Bring an Ancestor to Life with a Biographical Sketch
Nan Barnes
How do I make my family history interesting for my readers?
The further removed from the present we get, the fewer interesting stories we may have about ancestors. You’ve probably heard the advice: use brief biographical sketches of these distant ancestors. Unfortunately a lot of people misunderstand what a biographical sketch is. Often they approach it, mistakenly I think, as a biographical summary, simply repeating the facts from the vital records. That’s not a biographical sketch. A sketch provides a quick insight into the person, which helps us understand who he or she was. The goal is to portray your abcesor as a living, breathing person, not a collection of dusty facts.
Patricia and Frederick McKissack, authors of Frederick Douglass: The Black Lion, a biography of the great African-American abolitionist, offer some insight into developing a good biographical sketch. They said, “Our first draft wasn’t very good because we were simply listing facts instead of telling a story….Then we got smart! Instead of trying to cram in all the facts we chose one very important story from Douglass’ life…” The story focused on how Douglass, a slave in Baltimore, used a sailor’s papers to escape to New York and freedom. The story, as the McKissacks explained, allowed them to “…use the colorful details and data we found through our research, [to] develop a much more interesting biographical sketch.”
But you may not have a story about your ancestor around which to construct a stretch. What then?

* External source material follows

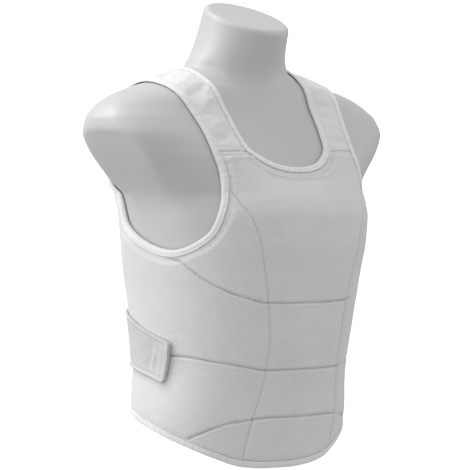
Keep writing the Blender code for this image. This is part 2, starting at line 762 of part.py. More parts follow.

Bernard DeVoto, in his Pulitzer Prize-winning history The Year of Decision: 1846, demonstrates how to create a vivid sketch of a person by combining factual knowledge regarding the person’s life with speculation about his character. His portrait of President James K. Polk, who led the country during the heyday of Westward expansion and our war with Mexico, brings Polk to life without relying on stories. He wrote:
“‘Who is James K. Polk?’ The Whigs promptly began campaigning on that derision, and there were Democrats who repeated it with a sick concern. The question eventually got an unequivocal answer. Polk had come up the ladder, he was an orthodox party Democrat. He had been Jackson’s mouthpiece and floor leader in the House of Representatives, had been Governor of Tennessee. But sometimes the belt line shapes an instrument of use and precision. Polk’s mind was rigid, narrow, obstinate, far from first-rate. He sincerely believed that only Democrats were truly American, Whigs being either dupes or pensioners of England – more, that not only wisdom and patriotism were Democratic monopolies, but honor and breeding as well. “Although a Whig he seems a gentleman’ is a not uncommon characterization in his diary. He was pompous, suspicious and secretive; he had no humor; he could be vindictive; and he saw spooks and villains. He was a representative Southern politician of the second or intermediate period (which expired with his Presidency), when the decline but not the disintegration had begun.
But if his mind was narrow it was also powerful and he had guts. If he was orthodox, his integrity was absolute and he could not be scared, manipulated, or brought to heel. No one bluffed him, no one moved him with direct or oblique pressure. Furthermore, he knew how to get things done, which is the first necessity of government, and he knew what he wanted done, which is the second. He came into office with clear ideas and a fixed determination and he was to stand by them through as strenuous an administration as any before Lincoln’s. Congress had governed the United States for eight years before him and after a fashion was to govern it for the next twelve years after him. But Polk was to govern the United States from 1845 to 1849. He was the only “strong president” between Jackson and Lincoln. He was to fix the mold of the future in America down to 1860, and therefore for a long time afterward. That is who James K. Polk was.”
Whichever approach you use, the question DeVoto posed, “Who is James K. Polk?” is a good starting point. Ask “who” the ancestor you want to describe was. Then choose one or both: use stories, or character description, to answer the question "who" for your reader.